Sunday, October 18, 2009

Unusual Shrub Growing Outside Stonhenge, WA

Have you ever seen this sort of bush before? Peeling back the black-outer-layer of the fruit (pictured) reveals a very hard nut-like shell. [Click on the image to enlarge the photo.]


The above pictured shrub grows just outside of the large Stonehenge monument located in Maryhill, Washington. For more pictures of that trip (that I took yesterday with my husband Doug and a couple of very fun friends) see http://CyberCoven.blogspot.com

4 comments:

CJ S. said...

Tom thinks it's a little Walnut or some kind of Sumack is his guess.

SunTiger said...

I think he may be correct about it being a walnut tree (I brought home a nut . . .will have to go crack it open now). :D

Doesn't the sumac tree have white berries in autumn? {I couldn't see anything like that growing on what really looked more like a bush.} Also, this was growing on a rather desert-type hillside (not in swamplands, which is what I understand the Sumac prefers).

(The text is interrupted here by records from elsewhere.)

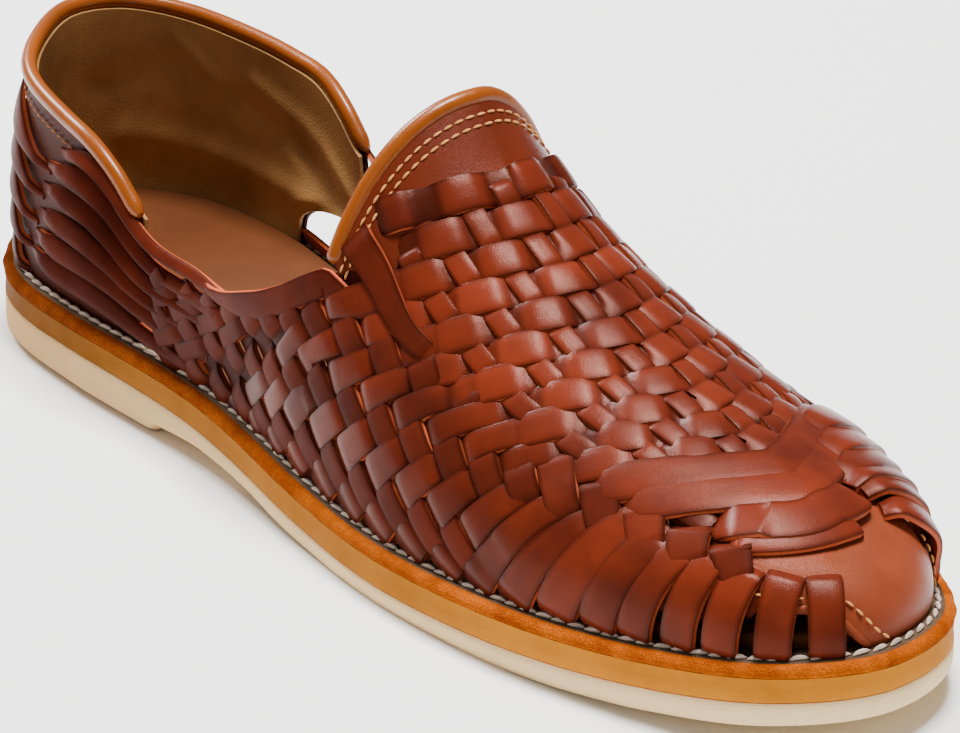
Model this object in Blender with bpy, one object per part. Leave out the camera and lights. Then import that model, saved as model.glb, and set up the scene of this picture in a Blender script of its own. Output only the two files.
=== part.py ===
"""Woven leather slip-on huarache, right shoe, standing on its sole.

The frame has +X at the toe, +Y at the inner (big toe) side and +Z up.
The origin is on the floor, under the middle of the outline's box.
"""
import bmesh
import bpy
import numpy as np

# Driving sizes, in metres
SOLE_LENGTH = 0.292
BALL_WIDTH = 0.0945
OUTSOLE_HEEL = 0.0100
MIDSOLE_THICKNESS = 0.0080
TOE_SPRING = 0.0067
SOLE_EDGE_ROUND = 0.0012
HEEL_UNDERCUT = 0.0026
FOREFOOT_UNDERCUT = 0.0008
UNDERCUT_HEIGHT = 0.0030
SOLE_LEDGE = 0.0045
COLLAR_HEIGHT = 0.0655
INSTEP_HEIGHT = 0.0940
WALL = 0.0019
STRIP_RAISE = 0.0009
COUNTER_BULGE = 0.0015
VAMP_BULGE = 0.0015
INSOLE_THICKNESS = 0.0030
INSOLE_CLEARANCE = 0.0006
CAP_THICKNESS = 0.0014
COLLAR_BEAD = 0.0034
THROAT_BEAD = 0.0032
GAP = 0.0003
HALF_RING = 46

# The weave
CROSS_STRIPS = 13
CROSS_GAP = 0.16
LENGTH_STRIPS = 4
LENGTH_GAP = 0.34
TOE_STRIPS = 11
TOE_GAP = 0.34
SHANK_STRAPS = 5
SHANK_SLIT = 0.26
REAR_COLUMNS = 20

# The sole's outline from the heel's back along the outer side to the toe and back along the
# inner side: share of SOLE_LENGTH, share of BALL_WIDTH
OUTLINE = (
    (0.000, 0.000), (0.022, -0.172), (0.085, -0.335), (0.190, -0.377), (0.350, -0.374),
    (0.500, -0.428), (0.630, -0.459), (0.760, -0.421), (0.880, -0.317), (0.960, -0.187),
    (1.000, 0.020), (0.975, 0.260), (0.900, 0.419), (0.800, 0.525), (0.700, 0.539),
    (0.570, 0.451), (0.430, 0.330), (0.300, 0.303), (0.180, 0.341), (0.085, 0.314),
    (0.022, 0.187),
)
TOE_ROW = 10

# The underside: share of SOLE_LENGTH, share of TOE_SPRING
UNDERSIDE = (
    (0.000, 0.00), (0.290, 0.00), (0.297, 0.27), (0.350, 0.43), (0.430, 0.40), (0.500, 0.14),
    (0.560, 0.00), (0.740, 0.00), (0.800, 0.09), (0.860, 0.27), (0.930, 0.60), (1.000, 1.00),
)
HEEL_BREAST = (0.290, 0.297)

# The layers at the sole's side: share of SOLE_LENGTH, outsole's top as a share of OUTSOLE_HEEL,
# midsole's depth as a share of MIDSOLE_THICKNESS
LAYERS = (
    (0.00, 1.03, 0.92), (0.10, 0.95, 0.92), (0.25, 0.97, 0.95), (0.40, 0.77, 1.03),
    (0.55, 0.44, 1.05), (0.70, 0.46, 1.05), (0.85, 0.68, 1.01), (1.00, 1.18, 0.98),
)

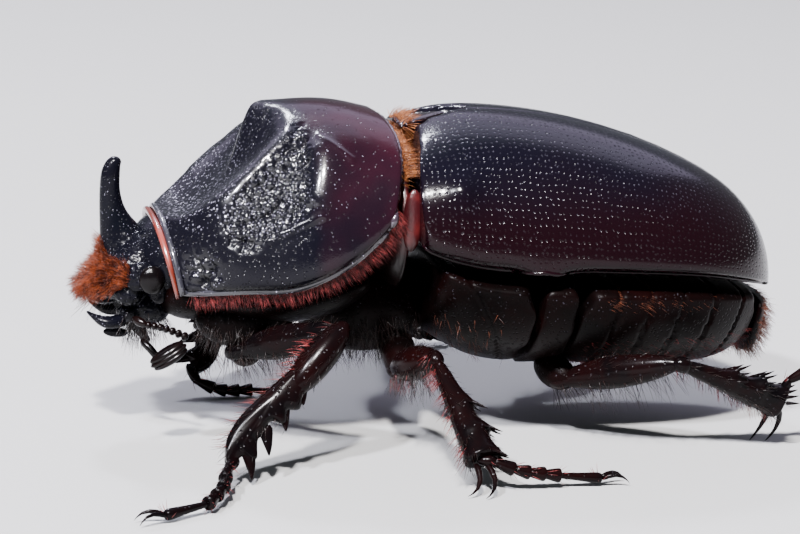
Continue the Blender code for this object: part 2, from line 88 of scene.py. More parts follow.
# %% [markdown]
# ## Working with one object at a time
#
# Blender's operators act on everything that is selected. The frame arrives selected, so
# these small helpers clear the selection, pick one object, and apply its modifiers. They are
# the steps one would click by hand, written down once.

# %% Selection, modifiers and finished pieces
def clear():
    if bpy.context.object and bpy.context.object.mode != "OBJECT":
        bpy.ops.object.mode_set(mode="OBJECT")
    bpy.ops.object.select_all(action="DESELECT")


def take(piece):
    clear()
    piece.select_set(True)
    bpy.context.view_layer.objects.active = piece


def edit(piece, kind="FACE"):
    take(piece)
    bpy.ops.object.mode_set(mode="EDIT")
    bpy.ops.mesh.select_mode(type=kind)
    bpy.ops.mesh.select_all(action="DESELECT")


def unselect(piece, kind="FACE"):
    """Leaves a mesh with nothing selected in it, ready for parts to be picked one by one."""
    edit(piece, kind)
    bpy.ops.object.mode_set(mode="OBJECT")


def modify(piece, kind, **settings):
    """Adds a modifier, sets it and applies it."""
    take(piece)
    modifier = piece.modifiers.new(kind.title(), kind)
    for key, value in settings.items():
        setattr(modifier, key, value)
    bpy.ops.object.modifier_apply(modifier=modifier.name)


def smooth(piece, levels=0):
    """Rounds a piece by subdivision, if asked to, and shades it smooth."""
    if levels:
        modify(piece, "SUBSURF", levels=levels, render_levels=levels)
    take(piece)
    bpy.ops.object.shade_smooth()


def close_up(piece):
    """Merges doubled points and turns every face outwards."""
    edit(piece)
    bpy.ops.mesh.select_all(action="SELECT")
    bpy.ops.mesh.remove_doubles(threshold=0.001 * MM)
    bpy.ops.mesh.normals_make_consistent(inside=False)
    bpy.ops.object.mode_set(mode="OBJECT")


def join(pieces, name):
    clear()
    for piece in pieces:
        piece.select_set(True)
    bpy.context.view_layer.objects.active = pieces[0]
    if len(pieces) > 1:
        bpy.ops.object.join()
    pieces[0].name = name
    pieces[0].data.name = name
    return pieces[0]


def settle(piece):
    """Puts the object's place into its mesh."""
    take(piece)
    bpy.ops.object.transform_apply(location=True, rotation=True, scale=True)
    return piece


def done(piece, look, slot, *nodes):
    """A finished piece: its material, its body and the solids it stands for; slot is not used."""
    piece.data.materials.clear()
    piece.data.materials.append(look.material)
    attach(piece, "root")
    if nodes:
        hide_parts(*nodes)


# %% [markdown]
# ## A finer copy of a solid
#
# The solids are coarse on purpose. A copy is merged, its triangles become quads again, and a
# Subdivision Surface rounds it. The copy keeps the place and the outline of the solid, and
# then carries the relief that the solid leaves out.

# %% Copy a solid finely
def fine_copy(node, levels=2, name=None):
    mesh = frame["nodes"][node].data.copy()
    piece = bpy.data.objects.new(name or node + "_shell", mesh)
    bpy.context.scene.collection.objects.link(piece)
    edit(piece)
    bpy.ops.mesh.select_all(action="SELECT")
    bpy.ops.mesh.remove_doubles(threshold=0.005 * MM)
    bpy.ops.mesh.tris_convert_to_quads(face_threshold=radians(50), shape_threshold=radians(60))
    bpy.ops.object.mode_set(mode="OBJECT")
    smooth(piece, levels)
    return piece


# %% [markdown]
# ## Looks written as sums
#
# A material is a graph of nodes. Drawing long sums with Math nodes is slow to read, so a
# small class holds one output of a node and lets Python's own signs add the Math nodes. One
# more method makes any other node from its type, its settings and its sockets.

# %% A wire and a look
class Wire:
    """One output of a node; sums of wires become Math nodes."""

    def __init__(self, look, socket):
        self.look, self.socket = look, socket

    def math(self, operation, *terms):
        return self.look.node("ShaderNodeMath", {"operation": operation}, dict(enumerate(terms)))

    def __add__(self, other):
        return self.math("ADD", self, other)

    def __sub__(self, other):
        return self.math("SUBTRACT", self, other)

    def __rsub__(self, other):
        return self.math("SUBTRACT", other, self)

    def __mul__(self, other):
        return self.math("MULTIPLY", self, other)

    __radd__ = __add__
    __rmul__ = __mul__

    def step(self, start, end):
        """0 below start, 1 above end, smooth between them."""
        return self.look.node("ShaderNodeMapRange", {"interpolation_type": "SMOOTHSTEP"},
                              {0: self, 1: start, 2: end})


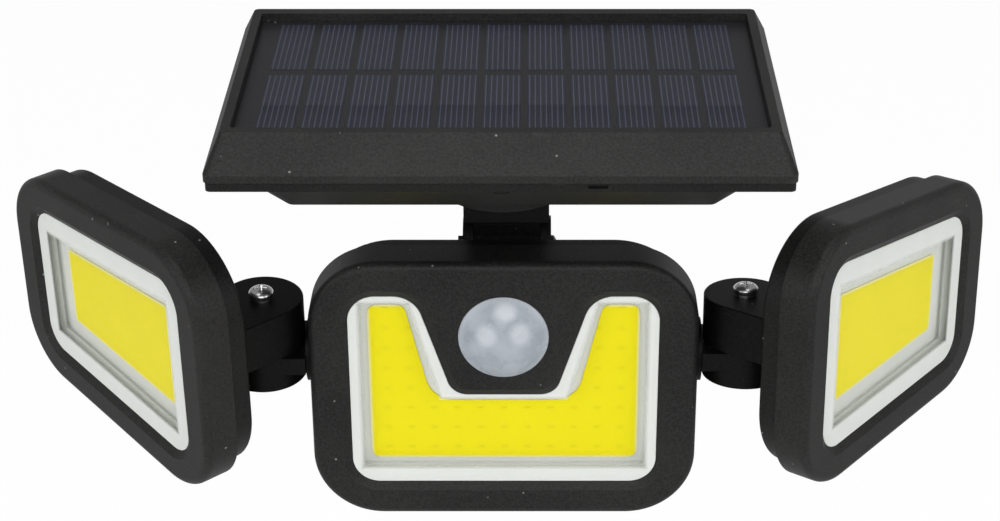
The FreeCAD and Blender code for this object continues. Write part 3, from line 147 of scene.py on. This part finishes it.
pick = sky_node("ShaderNodeMixShader", inputs={0: sky_path["Is Camera Ray"], 1: not_camera.outputs[0],
                                               2: backdrop.outputs[0]})
sky_node("ShaderNodeOutputWorld", inputs={"Surface": pick.outputs[0]})
print("world nodes:", len(sky.nodes))

# %% [markdown]
# ## Shader maths in plain Python
# A finish is a small network of nodes. Wiring it by hand is long, so one class wraps a socket and
# lets sums be written as sums, and one method makes any other node. Numbers that are the same all
# over a surface go straight onto the shader's own sockets.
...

Thank you very much for your feedback . . . makes me even more curious. Must INVESTIGATE now! :D

Anonymous said...

Don't eat the nuts, if bitter. Lots of toxic vegetation are bitter, because they don't want to be eaten.
What Wikipedia shows of Sumac Fruit don't look much like you've got, but Sumac is very different from Poison Sumac, which grows in bogs.
I've no idea what you've got, whether Chestnuts or Hornets'nests.
Arawn Graalrd

Tami Jayne Jackson said...

Yeah. I'm not sure what it is either. The nuts look too perfectly round for a walnut (if ya ask me).

(I wouldn't eat something I didn't know for certain was edible.)